Note that I annotated her quote to clarify Bair's point -that the FED simply is not capable of adequately protecting consumers because [in her view] it has too may 'roles' - particularly its 'role' as central bank]
In my comment I linked to the June 12 Forbes article.
my nose for concerns over the warfare between the Geithner/Summer duo and others in the administration was also triggered by a throwaway line in a Sunday Times article about policy making in the WH. Commenters are welcome to find that link. In the article, the author noted that Summers had disinvited Ausden Goolsbee [sp?] from a policy roundtable with Obama - and had gotten caught by Obama. Goolsbee is one of three folks on the WH Council on Economic Advisers [CEA] headed by the fabulous Christina Romer and Summers' attempted power play was even then making it clear to me that this duo simply did not like differing opinions to come before Obama
Concerns over the Geithner/Summers policy direction re: Banks were already being broadcast in this June 7, 2009 Washington Post article, which quoted MIT economist Simon Johnson and Douglas Elliott, a finance specialist at the Brookings Institution, for what WaPo summarized as
independent experts warn that the government's relationship with the industry is entering a precarious new phase. As with mortgage giants Fannie Mae and Freddie Mac, the government will no longer share in the banks' profits, but it still stands ready to absorb losses.

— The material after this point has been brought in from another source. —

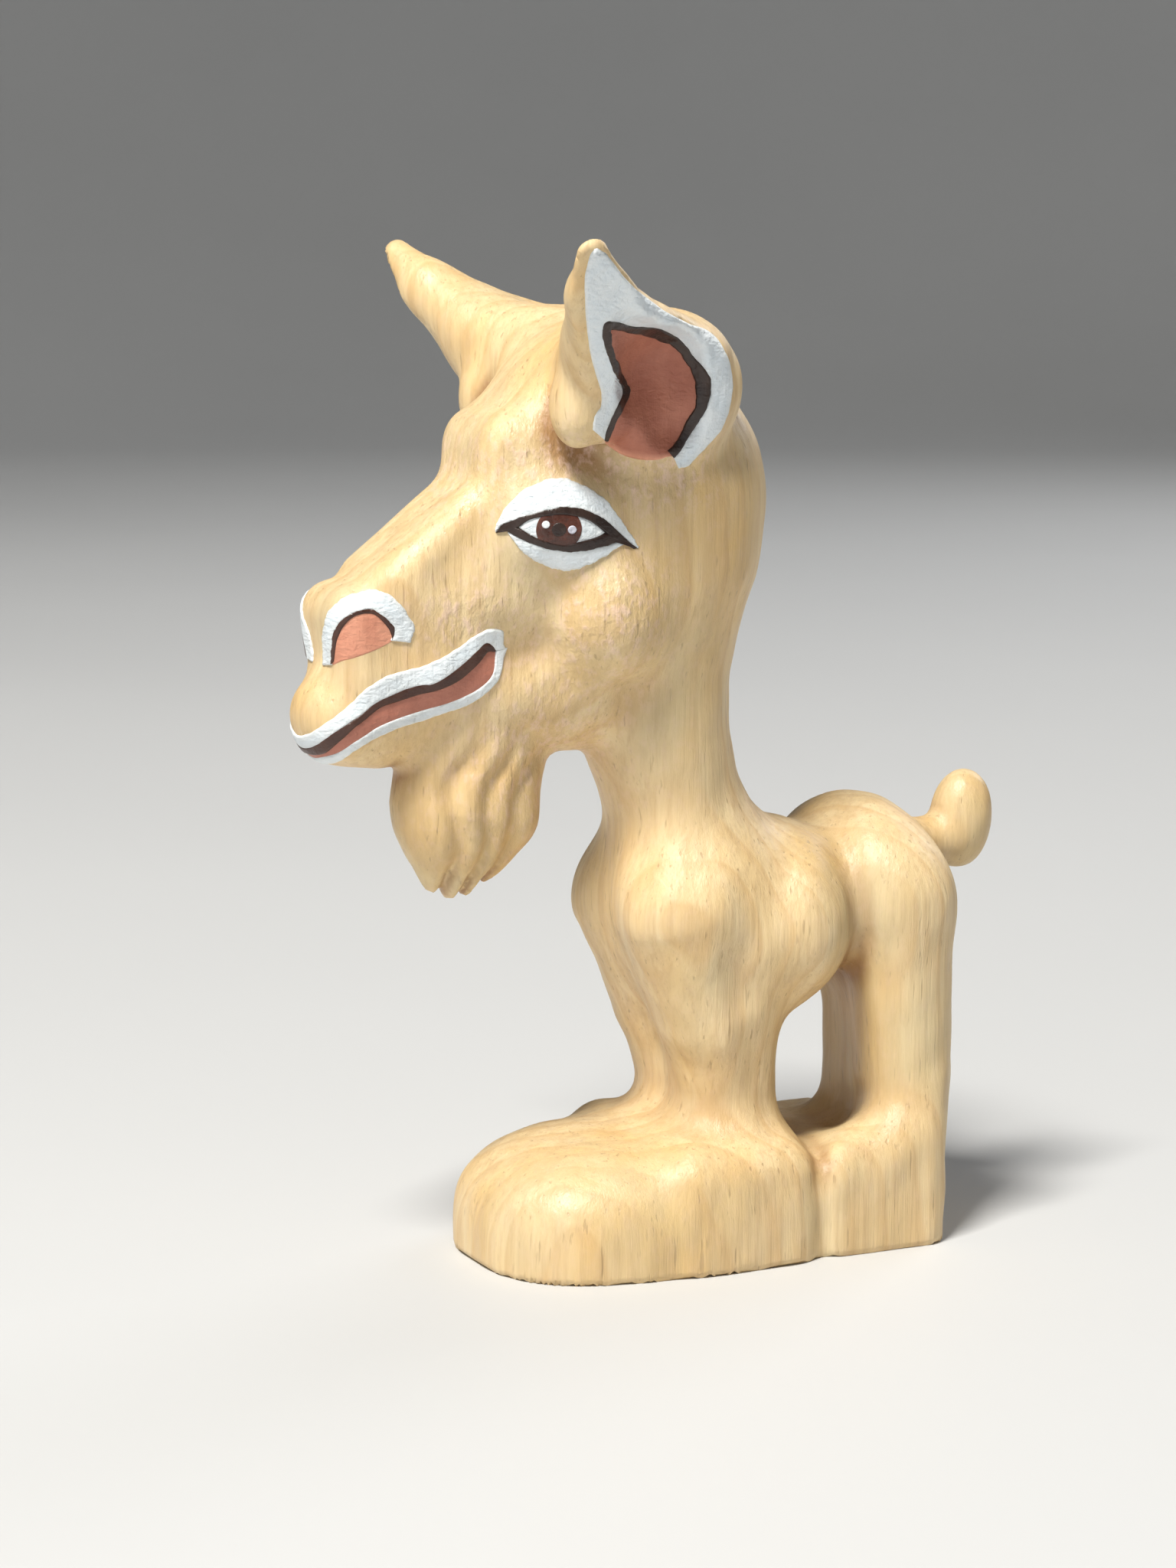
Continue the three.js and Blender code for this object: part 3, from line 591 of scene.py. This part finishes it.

Now the problems about which I blogged have 'risen to the surface even at the NY Times, in this article claiming Regulators Feud as Banking System Overhauled
As my focus is historical I am not going to pull text from the NY Times article. Read it and your comments will be welcome.
And a shout out to the great bobswern - whose diaries should be required reading!
PS I am a geezer who learned where the computer on switch was in my 40s and learned to typed after that. Please forgive my numerous typos, some of which I have just edited out.